The biggest upside of Windows Virtual Desktop will definitely be its impact on IT departments. The fully virtualized OS will bring a lot of benefits with it that were previously only realized through server-based virtualization, which is costly and complicated.

 

Benefits of Windows Virtual Desktop

 

  • Virtual Desktops will be able to share resources with other Virtual desktops
  • Centrally managed through Azure
  • Accessible from anywhere, eliminating a lot of networking headaches
  • IT departments will be able to deploy new desktops easily and quickly while hardly needing to touch any actual hardware, making it scalable to meet the needs of any company.
  • Built in Security and Compliance. Taking a load off any monitoring and protection software

 

 

The new virtual desktop will be bundled with Office 365, which will cut costs and ensure companies have everything they need to run in the cloud. The operating system runs on a pay-as-you-go model that Microsoft uses with most of its products.

 

 

There are several tiers of this model.  Starting with the standard pay-as-you-go, where you can increase compute capacity and storage to fit your needs. You only pay for the virtual machines while they are on. There is also the option to reserve VM instances, which is a fixed price for the VM’s whether they are running or not. While still flexible, this requires a commitment for a length of time.

 

 

Redefining the Operating System

 

 

In an age of mobile devices, Microsoft is trying to redefine the operating system. They are taking it from a single-device system, to a multi device one. This will allow you to access the same desktop from any device, making it truly mobile.

 

 

Though it’s clear that Microsoft has been focusing on other projects, they aren’t leaving Windows by the wayside. The Windows Virtual Desktop may be more suited for business use, but it is a pretty clear indicator of where they want to OS to be in the future. There have been rumors that the next version of Windows will be the last. A single version of Windows that will continue to evolve, but you won’t need to upgrade to the next iteration.

 

 

Microsoft isn’t afraid to admit it’s made a few missteps in the last decade, like Windows 8 or the Windows phone. They know where they excel, and the focus has been shifted to cloud. Windows will be another addition to Microsoft’s suite of cloud services, bringing it into the future with the rest of the products that brought about Microsoft’s rise to the top. For almost its entire existence Microsoft has been known for Windows, but times are changing. Windows virtual desktop is a big step towards keeping Windows relevant in the future.

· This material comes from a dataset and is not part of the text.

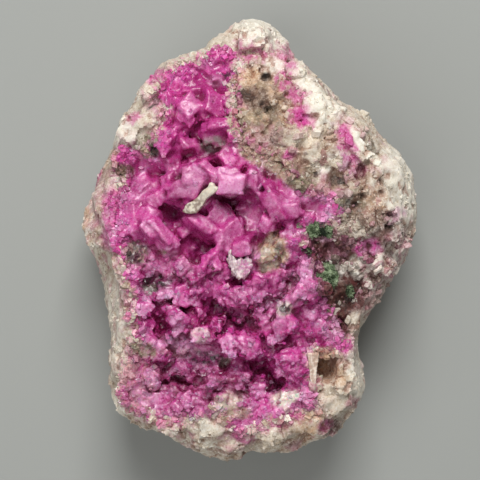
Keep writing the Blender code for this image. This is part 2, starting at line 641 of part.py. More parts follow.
def block_top(block):
    """The height of a matrix block's highest corner."""
    return face_height(block.x, block.y) + block.rise


def fill_crystals():
    """Smaller rhombs from a fixed seed, each on the emptiest of a few spots between those already placed."""
    chance = random.Random(SEED + 1)
    found = []
    for _ in range(FILL_CRYSTALS):
        spots = []
        while len(spots) < SPOTS_TRIED:
            x, y = chance.uniform(-21, 15), chance.uniform(-29, 29)
            if edge_distance(x, y, HOLLOW_EDGE) > 0.8:
                spots.append((x, y))
        placed = (*MAIN_CRYSTALS, *found)
        x, y = max(spots, key=lambda spot: min(math.hypot(spot[0] - c.x, spot[1] - c.y) for c in placed))
        size = chance.uniform(1.5, 2.5)
        wide = size * chance.uniform(0.6, 1.0)
        lean, towards, turn = chance.uniform(12, 44), chance.uniform(0, 360), chance.uniform(-90, 90)
        found.append(Crystal(x, y, chance.uniform(2.8, 4.0), size, wide, lean, towards, turn))
    return found


def make_crust(grid):
    """The pink crust: a skin on the hollow's floor with the rhombs joined to it, within the walls."""
    crust = layer_solid(
        grid,
        2 * GAP,
        lambda x, y: floor_height(x, y) - GAP,
        lambda x, y: floor_height(x, y) + CRUST_THICKNESS,
        "pink_crystal_crust",
        "pink_calcite",
    )
    crystals = (*MAIN_CRYSTALS, *fill_crystals())
    add_boolean(crust, "UNION", rhomb_collection("crystals", crystals, crystal_top))
    keep = layer_solid(grid, 0.0, floor_height, lambda x, y: SKY, "hollow_space")
    add_boolean(crust, "INTERSECT", keep)
    return crust


def lump_ball(lump, grow):
    """A knobbly ball as a bmesh, grown by a clearance."""
    bm = bmesh.new()
    bmesh.ops.create_icosphere(bm, subdivisions=2, radius=1.0)
    surface = face_height(lump.x, lump.y)
    if edge_distance(lump.x, lump.y, HOLLOW_EDGE) > 0:
        surface = floor_height(lump.x, lump.y) + CRUST_THICKNESS
    centre = Vector((lump.x, lump.y, surface + lump.rise - lump.radius))
    for vert in bm.verts:
        bump = 1.0 + 0.3 * noise.noise(vert.co * 2.3 + centre)
        vert.co = centre + vert.co * (lump.radius * bump + grow)
    return bm


def make_tuft(name, lumps, grow, mineral=None):
    """One tuft: its first ball with the others united to it."""
    whole = object_from(lump_ball(lumps[0], grow), name, mineral)
    for i, lump in enumerate(lumps[1:], 1):
        add_boolean(whole, "UNION", object_from(lump_ball(lump, grow), f"{name}_lump_{i}"))
    return whole


def thin_piece(chip, grow, name, mineral=None):
    """A flat chip of stone: its outline raised to its thickness, tipped, and set at its height."""
    bm = bmesh.new()
    points = offset_outline(chip.outline, grow)
    face = bm.faces.new([bm.verts.new((x, y, -grow)) for x, y in points])
    raised = bmesh.ops.extrude_face_region(bm, geom=[face])["geom"]
    tops = [v for v in raised if isinstance(v, bmesh.types.BMVert)]
    bmesh.ops.translate(bm, vec=(0, 0, chip.thickness + 2 * grow), verts=tops)
    middle = sum((Vector(p) for p in chip.outline), Vector((0.0, 0.0))) / len(chip.outline)
    about_x, about_y = (math.radians(angle) for angle in chip.tilt)
    turn = Matrix.Rotation(about_x, 3, "X") @ Matrix.Rotation(about_y, 3, "Y")
    bmesh.ops.rotate(bm, cent=(*middle, 0.0), matrix=turn, verts=bm.verts)
    bmesh.ops.translate(bm, vec=(0, 0, chip.height), verts=bm.verts)
    return object_from(bm, name, mineral)


def make_small_pieces(hosts):
    """The tufts and chips. A grown copy of each cuts its seat in the hosts, so that a thin gap stays."""
    seats = []
    for name, lumps in TUFTS.items():
        make_tuft(name, lumps, 0.0, "malachite")
        seats.append(make_tuft(f"{name}_seat", lumps, GAP))
    for name, chip in CHIPS.items():
        thin_piece(chip, 0.0, name, chip.mineral)
        seats.append(thin_piece(chip, GAP, f"{name}_seat"))
    for host in hosts:
        for seat in seats:
            add_boolean(host, "DIFFERENCE", seat)


def islands_of(bm):
    """The faces of each separate closed surface."""
    waiting = set(bm.faces)
    found = []
    while waiting:
        island = [waiting.pop()]
        for face in island:
            near = {other for edge in face.edges for other in edge.link_faces} & waiting
            waiting -= near
            island.extend(near)
        found.append(island)
    return found


def settle(obj):
    """Apply the object's modifiers and keep its outer surface only, so that no pocket is sealed inside."""
    graph = bpy.context.evaluated_depsgraph_get()
    mesh = bpy.data.meshes.new_from_object(obj.evaluated_get(graph))
    obj.modifiers.clear()
    bm = bmesh.new()
    bm.from_mesh(mesh)
    islands = sorted(islands_of(bm), key=len)
    spare = [face for island in islands[:-1] for face in island]
    bmesh.ops.delete(bm, geom=spare, context="FACES")
    bm.to_mesh(mesh)
    bm.free()
    obj.data = mesh


def recentre(objects):
    """Move every mesh so that the whole box stands on the ground, centred on the origin."""
    corners = [v.co for obj in objects for v in obj.data.vertices]
    low = Vector([min(c[k] for c in corners) for k in range(3)])
    high = Vector([max(c[k] for c in corners) for k in range(3)])
    shift = Vector((-(low.x + high.x) / 2, -(low.y + high.y) / 2, -low.z))
    for obj in objects:
        obj.data.transform(Matrix.Translation(shift))


def main():
    clear_scene()
    rock = make_rock()
    add_boolean(rock, "UNION", rhomb_collection("blocks", BLOCKS, block_top))
    grid = hollow_grid()
    crust = make_crust(grid)
    room = layer_solid(grid, GAP, lambda x, y: floor_height(x, y) - GAP, lambda x, y: SKY, "hollow_room")
    add_boolean(rock, "DIFFERENCE", room)
    pocket_floor = face_height(*BLADE_POCKET[0]) - BLADE_POCKET_DEPTH
    pocket = Chip(BLADE_POCKET, SKY - pocket_floor, (0, 0), pocket_floor, "matrix")
    add_boolean(rock, "DIFFERENCE", thin_piece(pocket, 0.0, "blade_pocket"))
    make_small_pieces((rock, crust))
    visible = [obj for obj in bpy.data.objects if not obj.hide_render]
    for obj in visible:
        settle(obj)
    recentre(visible)


main()
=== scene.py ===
"""Cobaltoan calcite specimen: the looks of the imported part, built over its frame.

A lump of cream to brown matrix rock holds a crust of pink calcite crystals in its upper face. Malachite
tufts, a pale splinter, a pale flake, two brown blades and a clear bead sit in and on them. Lengths in the
classes are millimetres, and the meshes are metres. X and Y are measured from the specimen's layout point.
"""

import logging
import math
import random
from collections.abc import Sequence
from dataclasses import dataclass
from enum import Enum

import bmesh
import bpy
import numpy as np
from mathutils import Matrix, Vector, noise
from mathutils.bvhtree import BVHTree
from mathutils.kdtree import KDTree


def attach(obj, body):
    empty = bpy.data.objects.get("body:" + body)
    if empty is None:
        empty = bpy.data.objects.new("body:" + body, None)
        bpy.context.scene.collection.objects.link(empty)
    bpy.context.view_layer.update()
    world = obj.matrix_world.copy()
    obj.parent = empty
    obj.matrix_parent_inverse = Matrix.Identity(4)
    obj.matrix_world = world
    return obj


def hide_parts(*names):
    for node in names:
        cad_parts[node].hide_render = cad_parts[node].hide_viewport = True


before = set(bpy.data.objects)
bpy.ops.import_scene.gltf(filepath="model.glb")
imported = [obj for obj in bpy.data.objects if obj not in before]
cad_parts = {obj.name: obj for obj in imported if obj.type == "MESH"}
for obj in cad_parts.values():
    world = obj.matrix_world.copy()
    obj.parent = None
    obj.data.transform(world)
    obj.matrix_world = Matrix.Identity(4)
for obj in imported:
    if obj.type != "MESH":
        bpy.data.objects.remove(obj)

log = logging.getLogger("specimen")

MM = 0.001
BODY = "root"
TINT = "tint"
# The layout point stands this far from the frame's origin along Y, in millimetres.
LAYOUT_Y = -0.65
RHOMB_ANGLE = math.radians(80)
# The camera stands at the eye's height over the plan's middle. The regions of colour are placed on a level
# plane at the crown, and lower places lie further out from the middle.
PLAN_HEIGHT = 26.0
EYE_HEIGHT = 266.0
PLAN_MIDDLE = (-1.35, 0.3)
# Rays start this far off the surface, in millimetres. Beside the one straight up, six of them lean out by
# each of these amounts, turned by these angles in radians.
RAY_GAP = 0.12
SKY_RINGS = ((0.62, 0.0), (0.9, 0.5))
DOWN = Vector((0, 0, -1))
# Faces that see less than this share of the sky lie out of sight.
OUT_OF_SIGHT = 0.16
# Vertices that are closer than this, in metres, are one.
SAME_PLACE = 1e-6
# The darkest and the palest value in a colour.
DARKEST = 0.004
PALEST = 0.95
# What the painted shade in the deepest creases between the crystals keeps of each colour,
# and what the dark small rhombs keep of theirs.
CREASE_SHADE = (0.8, 0.5, 0.62)
DARK_RHOMB = (0.6, 0.4, 0.5)
NO_TONE = np.zeros(3)
# The least and the most stretch of a rock grain along each of its edges.
GRAIN_STRETCH = ((0.7, 1.5), (0.6, 1.0), (0.6, 1.1))
# The broken surface's noise: how fast its tilts and its heights change, and what parts the three tilts.
FACET_TILTS = 0.27
FACET_HEIGHTS = 0.19
FACET_STEPS = (7.3, 19.1, 31.7)
# The coloured regions' grains turn by this angle, in radians, from one region to the next.
GRAIN_TURN = 2.4
# The brown stain in the cavity: x, y and reach, in layout millimetres.
CAVITY_STAIN = (11.2, -18.6, 3.4)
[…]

What Is Azure Site Recovery?

 

Business outages are caused by natural events and operational failures. Organizations need a business continuity and disaster recovery (BCDR) strategy that keeps apps and data safe and available during both planned and unplanned downtime. It also needs to be able to recover those apps and data to normal working conditions as soon as possible. Azure Site Recovery meets these needs through the following avenues:

 

  • Simple, automated protection and disaster recovery in the cloud
  • Orchestrated disaster recovery as a service (DRaaS)
  • Replication and disaster recovery to Azure
  • Continuous health monitoring with Site Recovery

 

Why Site Recovery?

 

There are a host of reasons why Azure Site Recovery is an excellent option for BCDR, including recovery in the cloud, resiliency, testing, flexible failover, and continuous monitoring.

 

Disaster Recovery in the Cloud

disaster recoveryReplicate workloads running on VMs and physical servers to Azure, rather than to a secondary site. This eliminates the cost and complexity of maintaining a secondary data center. With Site Recovery, you have the ability to replicate any workload running on-premises, Hyper-V VMs, and Windows/Linux physical servers.

 

Resilience

Site Recovery orchestrates replication and failover, without intercepting application data. Replicated data is stored in Azure storage, with the resilience that provides. When failover occurs, Azure VMs are created based on the replicated data.

 

Testing Without Disruption

Azure Site Recovery allows you to easily run test failovers to support disaster recovery drills without affecting production environments.

 

Rich Recovery Plans with Flexible Failover and Recovery

Recovery plans allow modeling to customize failover and recovery of multi-tier applications spread over multiple VMs. Order groups within plans, and add scripts and manual actions. Recovery plans can be integrated with Azure automation runbooks. You can run planned failovers for expected outages with zero data loss, or be prepared for unplanned failovers with minimal data loss. Easily fail back to the primary site when it’s available again.

 

Continuous Health Monitoring

Site Recovery monitors the state of your protected instances continuously and remotely from Azure.